Where a line below holds the string "return", copy that line.
#####
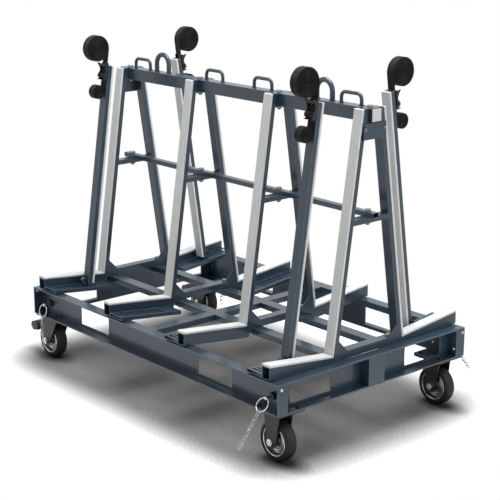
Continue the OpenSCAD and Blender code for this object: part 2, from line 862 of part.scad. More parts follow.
module fixed_fork() {
    color(black) {
        centred_block(fork_leg_w, 2 * fork_in, plate_z - fork_t, plate_z);
        for (s = [-1, 1]) translate([0, s * (fork_in + fork_t / 2), 0]) fork_cheek(plate_z, 0, false);
    }
    color(zinc) axle(0);
}

module fixed_forks() {
    for (s = [-1, 1]) translate([caster_x, s * caster_y, 0]) fixed_fork();
}

// Swivel fork: a crown around the kingpin, two cheeks, the axle and the pedal's pin
module swivel_fork() {
    half = fork_leg_w / 2;
    color(black) {
        difference() {
            block([-half, -fork_in, crown_top - fork_t], [half, fork_in, crown_top]);
            translate([0, 0, crown_top - fork_t - over])
                cylinder(r = kingpin_d / 2 + turn_room, h = fork_t + 2 * over);
        }
        for (s = [-1, 1]) translate([0, s * (fork_in + fork_t / 2), 0]) fork_cheek(crown_top, trail, true);
    }
    color(zinc) {
        axle(trail);
        translate([-pedal_back, 0, pedal_z]) rotate([right_angle, 0, 0])
            cylinder(d = pedal_pin_d, h = 2 * fork_out, center = true);
    }
}

module left_front_fork() {
    translate([-caster_x, -caster_y, 0]) swivel_fork();
}

module left_rear_fork() {
    translate([-caster_x, caster_y, 0]) swivel_fork();
}

// A caster's place by corner, moved to the middle of its wheel
module at_wheel(corner) {
    s = corner_sides[corner];
    back = s[0] < 0 ? trail : 0;
    translate([s[0] * caster_x - back, s[1] * caster_y, axle_z]) rotate([right_angle, 0, 0]) children();
}

// Hub: a boss on the axle, a thin disc and the rim
module hub(corner) {
    bore = axle_d / 2 + turn_room;
    boss_r = axle_d;
    boss_half = fork_in - race_room;
    rim_r = rim_d / 2;
    rim_wall = fork_t;
    rim_half = wheel_w / 2 - tube_wall;
    disc_half = fork_t / 2;
    color(zinc) at_wheel(corner) rotate_extrude()
        polygon([[bore, -boss_half], [boss_r, -boss_half], [boss_r, -disc_half], [rim_r - rim_wall, -disc_half],
                 [rim_r - rim_wall, -rim_half], [rim_r, -rim_half], [rim_r, rim_half],
                 [rim_r - rim_wall, rim_half], [rim_r - rim_wall, disc_half], [boss_r, disc_half],
                 [boss_r, boss_half], [bore, boss_half]]);
}

// Tyre with rounded shoulders, drawn as a short and a long chamfer
module tyre(corner) {
    r = wheel_d / 2;
    half = wheel_w / 2;
    soft = wheel_w / 8;
    color(black) at_wheel(corner) rotate_extrude()
        polygon([[rim_d / 2, -half + tube_wall], [rim_d / 2 + tube_wall, -half], [r - 2 * soft, -half],
                 [r - soft / 2, -half + soft], [r, -half + 2 * soft], [r, half - 2 * soft],
                 [r - soft / 2, half - soft], [r - 2 * soft, half], [rim_d / 2 + tube_wall, half],
                 [rim_d / 2, half - tube_wall]]);
}

// Brake pedal: a sleeve on its pin, an arm over the tyre and a tread to step on
module pedal(side) {
    sleeve_r = pedal_sleeve_d / 2;
    inner = pedal_reach - pedal_l;
    arm_low = -pedal_arm_t - inner;
    arm_w = 2 * (fork_in - race_room);
    color(black) translate([-caster_x, side * caster_y, 0])
        difference() {
            union() {
                translate([-pedal_back, 0, pedal_z]) rotate([right_angle, 0, 0])
                    cylinder(r = sleeve_r, h = arm_w, center = true);
                rotate([right_angle, 0, 0]) linear_extrude(pedal_w - 2 * fork_t, center = true)
                    polygon([[-pedal_back, pedal_z + sleeve_r], [-pedal_back - sleeve_r, pedal_z + sleeve_r],
                             [arm_low, pedal_tip_z + pedal_arm_t], [-inner, pedal_tip_z - pedal_arm_t],
                             [-pedal_back - sleeve_r, pedal_z]]);
                block([-pedal_reach, -pedal_w / 2, pedal_tip_z - pedal_t / 2],
                      [-inner, pedal_w / 2, pedal_tip_z + pedal_t / 2]);
            }
            translate([-pedal_back, 0, pedal_z]) rotate([right_angle, 0, 0])
                cylinder(r = pedal_pin_d / 2 + turn_room, h = arm_w + 2 * over, center = true);
        }
}

module left_front_pedal() {
    pedal(-1);
}

module left_rear_pedal() {
    pedal(1);
}

// A post's own frame: its foot at the origin, Z along the tube and Y away from the cart's middle
module at_post(corner) {
    s = corner_sides[corner];
    y = notch_y(post_notches[corner]);
    mirror([0, s[1] < 0 ? 1 : 0, 0])
        translate([s[0] * post_x, y, foot_under(y) + rack_up + post_room])
            rotate([lean, 0, 0]) children();
}

// Post: a tube closed at the top, a tongue for the rack's notch and a strap eye at the foot
module post(corner) {
    color(paint) at_post(corner) {
        difference() {
            centred_block(post_w, post_t, 0, post_l);
            centred_block(post_w - 2 * tube_wall, post_t - 2 * tube_wall, tube_wall, post_l - tube_wall);
        }
        centred_block(tongue_w, tongue_t, -tongue_h, 0);
        translate([0, post_t / 2 + eye_d / 2 - tube_wall, eye_up]) rotate([0, right_angle, 0])
            difference() {
                cylinder(d = eye_d, h = post_w / 2, center = true);
                cylinder(d = eye_hole_d, h = post_w, center = true);
            }
    }
}

module post_pad(corner) {
    color(pad_grey) at_post(corner)
        block([-pad_w / 2, -post_t / 2 - pad_t, post_pad_up], [pad_w / 2, -post_t / 2, post_l]);
}

// Point of a roll at an angle, inset from its outer face; the roll ends on the post's side
function roll_point(r, loops, angle, inset) =
    let (radius = r - strap_step * (loops * full_turn + half_turn - angle) / full_turn - inset)
    radius * [cos(angle), sin(angle)];
function roll_angles(loops) =
    [for (i = [0:loops * loop_sides]) half_turn + i * full_turn / loop_sides];
function roll_side(r, loops, inset) = [for (a = roll_angles(loops)) roll_point(r, loops, a, inset)];
function back_to_front(list) = [for (i = [len(list) - 1:-1:0]) list[i]];

// Rolled webbing around the origin, with a straight tail down the post's side
module roll(r, loops, tail) {
    outer = roll_side(r, loops, 0);
    inner = roll_side(r, loops, strap_t);
    tail_end = [[-r, -tail], [-r + strap_t, -tail]];
    prism_x(concat(outer, tail_end, back_to_front(inner)), strap_w);
}

module strap(corner) {
    color(black) at_post(corner) {
        translate([0, roll_y, roll_z]) roll(roll_r, roll_loops, roll_z - spool_z);
        translate([0, small_roll_y, small_roll_z]) mirror([0, 0, 1])
            roll(small_roll_r, small_roll_loops, spool_z - spool_d - small_roll_z);
    }
}

// Least distance between the loops of a roll, on its own points
function roll_gap(r, loops) =
    let (outer = roll_side(r, loops, 0), inner = roll_side(r, loops, strap_t))
    min([for (i = [0:len(outer) - 1 - loop_sides], j = [-1:1:1])
         if (i + loop_sides + j < len(inner)) norm(outer[i] - inner[i + loop_sides + j])]);
echo(least_gap_in_large_roll_mm = roll_gap(roll_r, roll_loops));
echo(least_gap_in_small_roll_mm = roll_gap(small_roll_r, small_roll_loops));

// Ratchet: a base plate on the post, two side plates and the slotted spool
module ratchet(corner) {
    high = ratchet_low + ratchet_l;
    base = post_t / 2;
    lip_y = spool_y + spool_d / 2 + ratchet_t;
    color(zinc) at_post(corner) {
        block([-ratchet_in, base, ratchet_low], [ratchet_in, base + ratchet_t, high]);
        for (s = [0, 1]) mirror([s, 0, 0])
            difference() {
                translate([ratchet_in + ratchet_t / 2, 0, 0])
                    prism_x([[base, ratchet_low], [lip_y, ratchet_low + ratchet_t], [lip_y, spool_z + spool_d / 2],
                             [base + ratchet_h, spool_z + lever_l - grip_d], [base + ratchet_h / 2, high],
                             [base, high]], ratchet_t);
                translate([0, spool_y, spool_z]) rotate([0, right_angle, 0])
                    cylinder(d = spool_d, h = lever_out);
            }
        translate([0, spool_y, spool_z]) rotate([0, right_angle, 0])
            cylinder(d = spool_d, h = 2 * (lever_out + lever_room), center = true);
    }
}

// Ratchet lever: two arms outside the side plates and a grip across their tops
module lever(corner) {
    arm_w = spool_d + 2 * ratchet_t;
    color(black) at_post(corner) {
        for (s = [0, 1]) mirror([s, 0, 0])
            difference() {
                translate([(lever_in + lever_out) / 2, 0, 0])
                    prism_x([[spool_y - arm_w / 2, spool_z - arm_w / 2], [spool_y + arm_w / 2, spool_z - arm_w / 2],
                             [grip_y + grip_d / 2, grip_z], [grip_y + grip_d / 2, grip_z + grip_d / 2],
                             [grip_y - grip_d / 2, grip_z + grip_d / 2]], ratchet_t);
                translate([0, spool_y, spool_z]) rotate([0, right_angle, 0])
                    cylinder(r = spool_d / 2 + turn_room, h = lever_out + over);
            }
        translate([0, grip_y, grip_z]) rotate([0, right_angle, 0])
            cylinder(d = grip_d, h = 2 * lever_in, center = true);
    }
}

// Lock pins through the long channels' webs, each with a boss and a ball with a hole for the ring
module lock_pins() {
    color(zinc) for (s = corner_sides)
        mirror([0, s[1] < 0 ? 1 : 0, 0]) translate([s[0] * pin_x, 0, pin_z]) {
            translate([0, channel_in - web_t, 0]) rotate([-right_angle, 0, 0])
                cylinder(d = pin_d, h = ball_y - ball_d / 4 - channel_in + web_t);
            translate([0, channel_in + web_t, 0]) rotate([-right_angle, 0, 0])
                difference() {
                    cylinder(d = boss_d, h = boss_t);
                    translate([0, 0, -over]) cylinder(r = pin_d / 2 + bolt_room, h = boss_t + 2 * over);
                }
            difference() {
                translate([0, ball_y, 0]) rotate([0, 0, right_angle / 2]) sphere(d = ball_d);
                translate([0, ball_y, 0]) rotate([0, right_angle, 0])
                    cylinder(r = ring_wire_d / 2 + ring_sag + ring_room, h = 2 * ball_d, center = true);
            }
        }
}

// Outline of a link: straight sides and round ends
module link_outline(inset) {
    end = link_l / 2 - link_w / 2;
    width = link_w - 2 * inset;
    square([width, 2 * end], center = true);
    for (s = [-1, 1]) translate([0, s * end]) circle(d = width, $fn = link_sides);
}

module link() {
    rotate([right_angle, 0, 0]) linear_extrude(link_d, center = true)
        difference() {
            link_outline(0);
            link_outline(link_d);
        }
}

// Ring through a lock pin's ball, leaning outwards, and the chain below it with a lean of its own
module chain(corner) {
    s = corner_sides[corner];
    color(zinc) mirror([0, s[1] < 0 ? 1 : 0, 0])
        translate([s[0] * pin_x, ball_y, pin_z]) {
            rotate([ring_leans[corner], 0, 0])
                translate([0, 0, -ring_d / 2]) rotate([right_angle, 0, 0])
                    rotate_extrude($fn = ring_sides)
                        translate([ring_d / 2, 0]) circle(d = ring_wire_d, $fn = hex_sides);
            translate(ring_d * [0, sin(ring_leans[corner]), -cos(ring_leans[corner])])
                rotate([chain_leans[corner], 0, 0])
                    for (i = [0:links - 1])
                        translate([0, 0, ring_wire_d / 2 + link_d + link_room - link_l / 2 - i * link_step])
                            rotate([0, 0, i % 2 == 0 ? right_angle : 0]) link();
        }
}

front_channel();
rear_channel();
left_end_channel();
right_end_channel();
stringers();
cross_members();
a_frame(0);  // a_frame_1
a_frame(1);  // a_frame_2
a_frame(2);  // a_frame_3
a_frame(3);  // a_frame_4
leg_pads();
foot_pads();
front_racks();
rear_racks();
ridge_beam();
beam_end_caps();
carry_handles();
lifting_bails();
mid_rail();
frame_bolts();
caster_plates();
plate_bolts();
fixed_forks();
left_front_fork();
left_rear_fork();
hub(LEFT_FRONT);  // left_front_hub
hub(RIGHT_FRONT);  // right_front_hub
hub(LEFT_REAR);  // left_rear_hub
hub(RIGHT_REAR);  // right_rear_hub
tyre(LEFT_FRONT);  // left_front_tyre
tyre(RIGHT_FRONT);  // right_front_tyre
tyre(LEFT_REAR);  // left_rear_tyre
tyre(RIGHT_REAR);  // right_rear_tyre
left_front_pedal();
left_rear_pedal();
post(LEFT_FRONT);  // left_front_post
post(RIGHT_FRONT);  // right_front_post
post(LEFT_REAR);  // left_rear_post
post(RIGHT_REAR);  // right_rear_post
post_pad(LEFT_FRONT);  // left_front_post_pad
post_pad(RIGHT_FRONT);  // right_front_post_pad
post_pad(LEFT_REAR);  // left_rear_post_pad
post_pad(RIGHT_REAR);  // right_rear_post_pad
strap(LEFT_FRONT);  // left_front_strap
strap(RIGHT_FRONT);  // right_front_strap
strap(LEFT_REAR);  // left_rear_strap
strap(RIGHT_REAR);  // right_rear_strap
ratchet(LEFT_FRONT);  // left_front_ratchet
ratchet(RIGHT_FRONT);  // right_front_ratchet
ratchet(LEFT_REAR);  // left_rear_ratchet
ratchet(RIGHT_REAR);  // right_rear_ratchet
lever(LEFT_FRONT);  // left_front_lever
lever(RIGHT_FRONT);  // right_front_lever
lever(LEFT_REAR);  // left_rear_lever
lever(RIGHT_REAR);  // right_rear_lever
lock_pins();
chain(LEFT_FRONT);  // left_front_chain
chain(RIGHT_FRONT);  // right_front_chain
chain(LEFT_REAR);  // left_rear_chain
chain(RIGHT_REAR);  // right_rear_chain
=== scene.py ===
"""The looks of a slab A-frame cart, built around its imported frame.

Lengths are in metres and angles in degrees. X runs along the base, -Y is the front side and Z is
up. A post has a frame of its own: X across it, Y away from the cart's middle and Z up its tube.
"""
import json
from math import cos, pi, radians, sin, tau

import bmesh
import bpy
from mathutils import Matrix, Vector

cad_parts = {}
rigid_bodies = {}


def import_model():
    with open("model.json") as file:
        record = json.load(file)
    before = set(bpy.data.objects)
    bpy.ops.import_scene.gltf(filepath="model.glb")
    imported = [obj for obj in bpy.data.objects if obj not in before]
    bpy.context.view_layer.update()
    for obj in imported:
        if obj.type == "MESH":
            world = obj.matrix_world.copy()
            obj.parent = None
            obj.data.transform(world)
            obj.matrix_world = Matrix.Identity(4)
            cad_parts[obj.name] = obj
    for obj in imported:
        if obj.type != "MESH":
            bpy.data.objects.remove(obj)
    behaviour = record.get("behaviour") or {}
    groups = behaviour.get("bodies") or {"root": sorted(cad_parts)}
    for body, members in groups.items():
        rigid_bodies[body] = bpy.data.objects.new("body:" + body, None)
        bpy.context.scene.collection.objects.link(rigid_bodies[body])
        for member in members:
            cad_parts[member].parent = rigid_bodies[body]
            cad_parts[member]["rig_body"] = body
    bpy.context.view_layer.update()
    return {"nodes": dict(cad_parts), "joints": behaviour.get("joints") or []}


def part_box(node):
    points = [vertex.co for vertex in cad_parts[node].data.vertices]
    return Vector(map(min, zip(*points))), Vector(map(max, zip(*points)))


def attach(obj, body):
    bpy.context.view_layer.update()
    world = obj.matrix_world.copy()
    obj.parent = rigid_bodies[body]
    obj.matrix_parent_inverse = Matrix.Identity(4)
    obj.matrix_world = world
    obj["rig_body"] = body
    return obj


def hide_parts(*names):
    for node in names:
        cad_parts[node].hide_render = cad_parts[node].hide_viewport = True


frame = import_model()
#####
» Task answer:
    return {"nodes": dict(cad_parts), "joints": behaviour.get("joints") or []}
    return Vector(map(min, zip(*points))), Vector(map(max, zip(*points)))
    return obj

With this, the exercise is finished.